STATED TASK: Bring together all lines of the material below that contain the string "bodies".

INFORMATION PROVIDED:
######
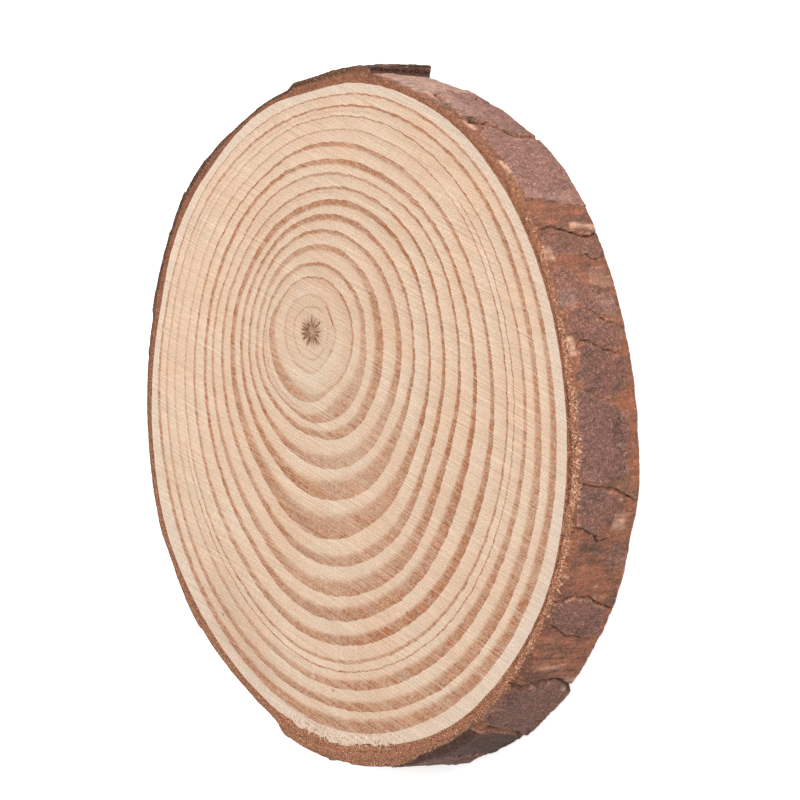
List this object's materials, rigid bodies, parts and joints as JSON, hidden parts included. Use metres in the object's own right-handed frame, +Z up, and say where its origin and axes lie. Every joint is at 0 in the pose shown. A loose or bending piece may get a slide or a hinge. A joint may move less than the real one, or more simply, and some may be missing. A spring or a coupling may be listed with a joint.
{
  "type": "wood slice",
  "caption": "Thin cross-cut slice of a pine stem with growth rings about an off-centre pith and its flaky bark on, lying on one sawn face.",
  "frame": {"origin": "centre of the slice's bounding box, at the height of the face it lies on", "axes": "+Z up along the stem's growth out of the sawn face on show; +X and +Y are that face's right and up in the picture"},
  "size_m": [0.0912, 0.095, 0.01],
  "materials": {
    "wood": "sawn end grain of pine",
    "bark": "flaky pine bark"
  },
  "bodies": {
    "root": {"wood_slice": "wood"}
  },
  "joints": []
}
######
ANSWER TO THIS PROBLEM:
List this object's materials, rigid bodies, parts and joints as JSON, hidden parts included. Use metres in the object's own right-handed frame, +Z up, and say where its origin and axes lie. Every joint is at 0 in the pose shown. A loose or bending piece may get a slide or a hinge. A joint may move less than the real one, or more simply, and some may be missing. A spring or a coupling may be listed with a joint.
  "bodies": {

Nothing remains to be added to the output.